Consider a streaming aggregation that calculates the total revenue generated each hour at a store with a watermark delay of 15 minutes. The first microbatch processes the following records:
- CNY15 at 2:40pm
- CNY10 at 2:30pm
- CNY30 at 3:10pm
At this point, the engine's watermark is 2:55pm because it subtracts 15 minutes (the delay) from the maximum time seen (3:10pm). The streaming aggregation operator has the following in its state:
[2pm, 3pm]
: CNY25[3pm, 4pm]
: CNY30
The following table outlines what would happen in each output mode:
Output mode | Result and reason |
---|---|
Append | The streaming aggregation operator does not emit anything downstream. This is because both of these windows might change as new values appear with a subsequent trigger: the watermark of 2:55pm indicates that records after 2:55pm might still arrive, and those records might fall into either the [2pm, 3pm] window or the [3pm, 4pm] window. |
Update | The operator emits both records, because both records received updates. |
Complete | The operator emits all records. |
Now, suppose that the stream receives one more record:
- CNY20 at 3:20pm
The watermark updates to 3:05pm because the engine subtracts 15 minutes from 3:20pm. At this point, the streaming aggregation operator has the following in its state:
[2pm, 3pm]
: CNY25[3pm, 4pm]
: CNY50
The following table outlines what would happen in each output mode:
Output mode | Result and reason |
---|---|
Append | The streaming aggregation operator observes the watermark of 3:05pm is greater than the end of the [2pm, 3pm] window.

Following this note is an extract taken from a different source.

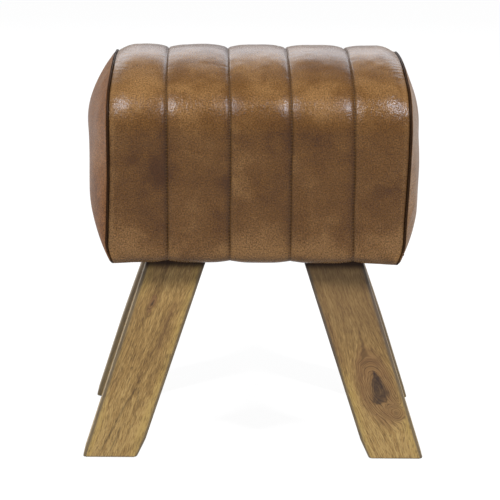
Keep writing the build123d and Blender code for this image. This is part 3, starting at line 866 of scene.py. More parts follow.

By the definition of the watermark, that window can no longer change, so it emits the [2pm, 3pm] window. |
Update | The streaming aggregation operator emits the [3pm, 4pm] window because the state value has changed from CNY30 to CNY50. |
Complete | The operator emits all records. |
The following summarizes how stateful operators behave in each append mode:
- In append mode, write records once after the watermark delay.
- In update mode, write records that have changed since the previous trigger.
- In complete mode, write all records ever produced by the stateful operator.